From April 2010 the CRC, the UK government’s first mandatory emissions trading scheme, will aim to calculate businesses’ annual energy usage and penalise excessive users with monetary charges based on their overall carbon consumption in 2008.

The CRC aims to help large, non-energy-intensive businesses to reduce their emissions and save money through improved efficiency.

It is anticipated that it will affect around 20,000 businesses in the UK, including government departments, retailers, banks and local authorities.

Lisa Wilkinson, director of T-Mac said: ‘Many organisations still do not know how the CRC will affect them.

‘If businesses hold off monitoring and recording their energy use they will pay for it in the future.

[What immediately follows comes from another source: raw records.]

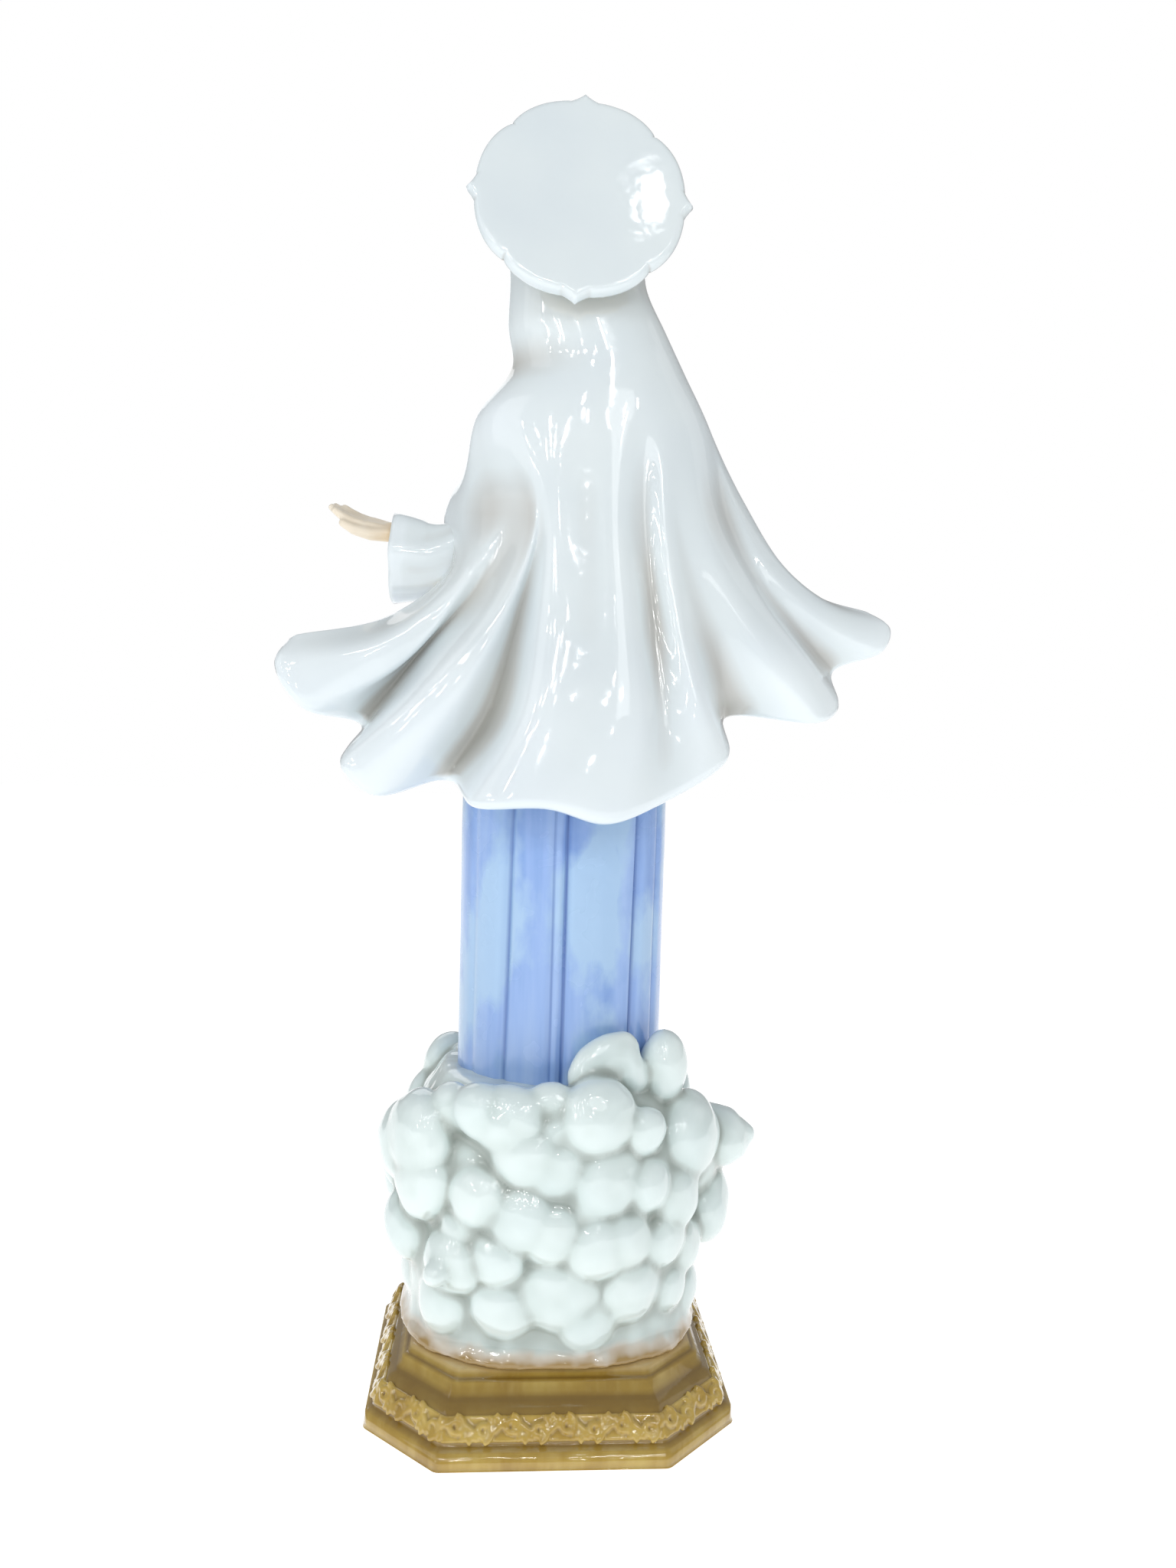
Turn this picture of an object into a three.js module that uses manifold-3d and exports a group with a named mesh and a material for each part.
// A glazed porcelain madonna standing in a bank of cloud on an eight-sided plinth.
// Millimetres, +Z up, the origin on the underside of the plinth. The figure faces -Y and its left is +X.
// The pieces are the separate castings that a figure maker lutes together with slip.

import * as THREE from 'three';
import { mergeVertices } from 'three/addons/utils/BufferGeometryUtils.js';
import Module from 'manifold-3d';

const wasm = await Module();
wasm.setup();
const radians = THREE.MathUtils.degToRad;

// ---- Driving dimensions ----

const jointGap = 0.3;            // slip joint between two luted castings
const castWall = 4;              // wall of a hollow casting

const plinthWidth = 107;
const plinthDepth = 107;
const plinthChamfer = 21.7;      // each corner is cut back this far along both sides
const plinthHeight = 22;
const plinthWall = 6;
const ventRadius = 7;            // the hole that lets the firing gases out of the plinth
const ventOffset = 28;           // from the middle of the underside towards the back

const cloudHalfWidth = 43;
const cloudHalfDepth = 41;
const cloudHeight = 74;          // from the plinth's top to the ring round the gown
const cloudWall = 7;
const cloudLip = 2;              // width of the ring that the gown stands in
const gownSeatDepth = 16;        // how far the gown's foot goes down into the cloud

const shoulderHeight = 290;      // everything above the waist is placed from here
const gownHalfWidth = 30.7;
const gownHalfDepth = 26;
const gownLean = new THREE.Vector2(-1.3, 0);   // where the column of the gown stands
const pleatDepth = 0.9;
const pleatHalfWidth = radians(3);

const neckRadius = 7;
const headHalfWidth = 14;
const headHalfDepth = 16;
const headHeight = 39;           // chin to crown

const mantleThickness = 2.8;
const hairAndVeil = 6;           // from the skull's side to the veil's outer face

const haloRadius = 32.3;
const haloThickness = 4.6;
const haloLean = radians(12);
const haloTurn = radians(2);

const handScale = 1;             // 1 is an open hand 24 mm long

// ---- Glazes ----

const glaze = {
  white: { color: 0xdfe8ea, roughness: 0.12, metalness: 0 },
  cloud: { color: 0xcfdfe0, roughness: 0.12, metalness: 0 },
  blue: { color: 0x8fabdc, roughness: 0.2, metalness: 0 },
  ochre: { color: 0xa98745, roughness: 0.16, metalness: 0 },
  flesh: { color: 0xe3d5c4, roughness: 0.4, metalness: 0 }
};

// ---- Shape helpers ----

function indexedGeometry(points, index) {
  const geometry = new THREE.BufferGeometry().setFromPoints(points);
  geometry.setIndex(index);
  return geometry;
}

function signedVolume(points, index) {
  const across = new THREE.Vector3();
  let volume = 0;
  for (let i = 0; i < index.length; i += 3) {
    across.crossVectors(points[index[i]], points[index[i + 1]]);
    volume += across.dot(points[index[i + 2]]) / 6;
  }
  return volume;
}

function facingOut(points, index) {
  if (signedVolume(points, index) > 0) return indexedGeometry(points, index);
  return indexedGeometry(points, index.slice().reverse());
}

// A closed surface through rings of equal point count. Looped rings run up the outside and
// down the inside of a wall; otherwise the first and last ring are capped.
function skin(rings, looped = false) {
  const count = rings[0].length;
  const points = rings.flat();
  const index = [];
  const bands = looped ? rings.length : rings.length - 1;
  for (let j = 0; j < bands; j++) {
    const here = j * count;
    const next = ((j + 1) % rings.length) * count;
    for (let i = 0; i < count; i++) {
      const side = (i + 1) % count;
      index.push(here + i, here + side, next + side);
      index.push(here + i, next + side, next + i);
    }
  }
  if (!looped) {
    capRing(points, index, 0, count, true);
    capRing(points, index, (rings.length - 1) * count, count, false);
  }
  return facingOut(points, index);
}

function capRing(points, index, start, count, reversed) {
  const middle = new THREE.Vector3();
  for (let i = 0; i < count; i++) middle.addScaledVector(points[start + i], 1 / count);
  const centre = points.length;
  points.push(middle);
  for (let i = 0; i < count; i++) {
    const a = start + i;
    const b = start + (i + 1) % count;
    if (reversed) index.push(centre, b, a);
    else index.push(centre, a, b);
  }
}

// A closed solid between two sheets of points with the same rows and columns.
function sheetSolid(outer, inner) {
  const rows = outer.length;
  const columns = outer[0].length;
  const points = [...outer.flat(), ...inner.flat()];
  const under = rows * columns;
  const index = [];
  const quad = (a, b, c, d) => index.push(a, b, c, a, c, d);
  for (let j = 0; j < rows - 1; j++) {
    for (let i = 0; i < columns - 1; i++) {
      const a = j * columns + i;
      quad(a, a + 1, a + columns + 1, a + columns);
      quad(under + a, under + a + columns, under + a + columns + 1, under + a + 1);
    }
  }
  const edge = (a, b) => quad(b, a, under + a, under + b);
  const last = (rows - 1) * columns;
  for (let i = 0; i < columns - 1; i++) {
    edge(i, i + 1);
    edge(last + i + 1, last + i);
  }
  for (let j = 0; j < rows - 1; j++) {
    edge((j + 1) * columns, j * columns);
    edge((j + 1) * columns - 1, (j + 2) * columns - 1);
  }
  return facingOut(points, index);
}

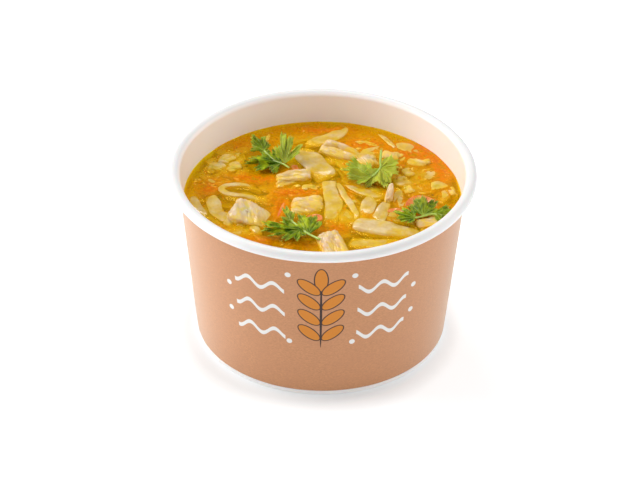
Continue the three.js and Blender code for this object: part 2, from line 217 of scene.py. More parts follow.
def spread(value, low, high, to_low=0.0, to_high=1.0, kind="SMOOTHSTEP"):
    """Maps a value from the range low..high to another one, without going past it."""
    feeds = {"Value": value, "From Min": low, "From Max": high, "To Min": to_low, "To Max": to_high}
    made = fed(value.id_data, "MapRange", feeds, interpolation_type=kind, clamp=True)
    return made.outputs["Result"]


def mixed(share, one, other, kind="MIX"):
    """One colour mixed with another."""
    feeds = {0: share, 6: one, 7: other}
    return fed(share.id_data, "Mix", feeds, data_type="RGBA", blend_type=kind).outputs[2]


def maths(operation, *values):
    """The result of a Math node. At least one of the values is another node's socket."""
    tree = next(value.id_data for value in values if isinstance(value, bpy.types.NodeSocket))
    return fed(tree, "Math", dict(enumerate(values)), operation=operation).outputs[0]


def raised(height, depth, strength=1.0, onto=None):
    """A bump of that depth in millimetres, on top of another one if given."""
    feeds = {"Height": height, "Distance": depth / 1000, "Strength": strength}
    if onto:
        feeds["Normal"] = onto
    return fed(height.id_data, "Bump", feeds).outputs["Normal"]


def dress(shader, colour, roughness, normal, scatter=(), coat=(), specular=0.5):
    """Dresses a shader. Scatter is the share of light that goes in, its reach in metres and the
    reach of red, green and blue. Coat is the share and the roughness of a film on top."""
    feed(shader, {"Base Color": colour, "Roughness": roughness, "Normal": normal})
    feed(shader, dict(zip(("Subsurface Weight", "Subsurface Scale", "Subsurface Radius"), scatter)))
    feed(shader, dict(zip(("Coat Weight", "Coat Roughness"), coat)))
    feed(shader, {"Specular IOR Level": specular})


HEIGHT = 70.6
RIM_RADIUS = 58
ROLL = 1.94                    # radius of the rolled rim
BASE_RADIUS = 47.7             # of the wrap's cone, at the table
FLARE = 0.0985                 # growth of that radius a millimetre up
WRAP = 0.3                     # thickness of the kraft wrap
WRAP_GAP = 0.1
WALL = 0.5
FOOT_BAND = 2.1                # height of the bare foot under the wrap
FOOT_THICKNESS = 1.3
RECESS = 6                     # height of the bottom disc's underside
DISC = 0.6
CORNER = 1                     # radius between the disc and the foot
FILLET = 1.2                   # radius between the disc and the wall
FOOT_EDGE = 0.35               # radius of the foot's edges, below


def cone(z):
    return BASE_RADIUS + FLARE * z


def wall_outside(z):
    return cone(z) - WRAP - WRAP_GAP


def wall_inside(z):
    return wall_outside(z) - WALL


def arc(centre, radii, first, last, count):
    """Points on part of an ellipse, as (radius, height) pairs."""
    angles = [math.radians(first + (last - first) * i / (count - 1)) for i in range(count)]
    (x, y), (wide, high) = centre, radii
    return [(x + wide * math.cos(a), y + high * math.sin(a)) for a in angles]


foot = cone(0) - WRAP_GAP
roll_centre = (RIM_RADIUS - ROLL, HEIGHT - ROLL)
tuck = HEIGHT - 1.5 * ROLL
inner_sweep = roll_centre[0] - wall_inside(HEIGHT - ROLL)
floor = RECESS + DISC
recess_radius = foot - FOOT_THICKNESS
bowl_profile = [(0, RECESS), (recess_radius - CORNER, RECESS)]
bowl_profile += arc((recess_radius - CORNER, RECESS - CORNER), (CORNER, CORNER), 90, 0, 5)
bowl_profile += arc((recess_radius + FOOT_EDGE, FOOT_EDGE), (FOOT_EDGE, FOOT_EDGE), 180, 270, 5)
bowl_profile += arc((foot - FOOT_EDGE, FOOT_EDGE), (FOOT_EDGE, FOOT_EDGE), 270, 360, 5)
bowl_profile += [(cone(FOOT_BAND) - WRAP_GAP, FOOT_BAND - WRAP_GAP - 0.1)]
bowl_profile += [(wall_outside(FOOT_BAND), FOOT_BAND - WRAP_GAP)]
bowl_profile += [(wall_outside(z), z) for z in (10, 20, 30, 40, 50, 60)]
bowl_profile += [(wall_outside(tuck), tuck)]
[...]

‘However, proactive businesses can start monitoring and recording their energy use now by implementing a number of easy measures, such as installing smart metering devices with CRC measurement and management software.’ T-Mac is launching a CRC monitoring feature to its software suite, which will allows businesses to compare consumption figures daily against carbon credits purchased to ensure they do not over use and face further fines.

Lisa added: ‘Automatic Monitoring and Targeting systems can accurately manage energy usage within their carbon allowance purchased, identify areas for improvement to reduce costs, reduce the carbon credit requirements for the following year, and help business move up the CRC league table.

‘The software will also provide reports to assist in the annual auditing process required as part of the CRC.’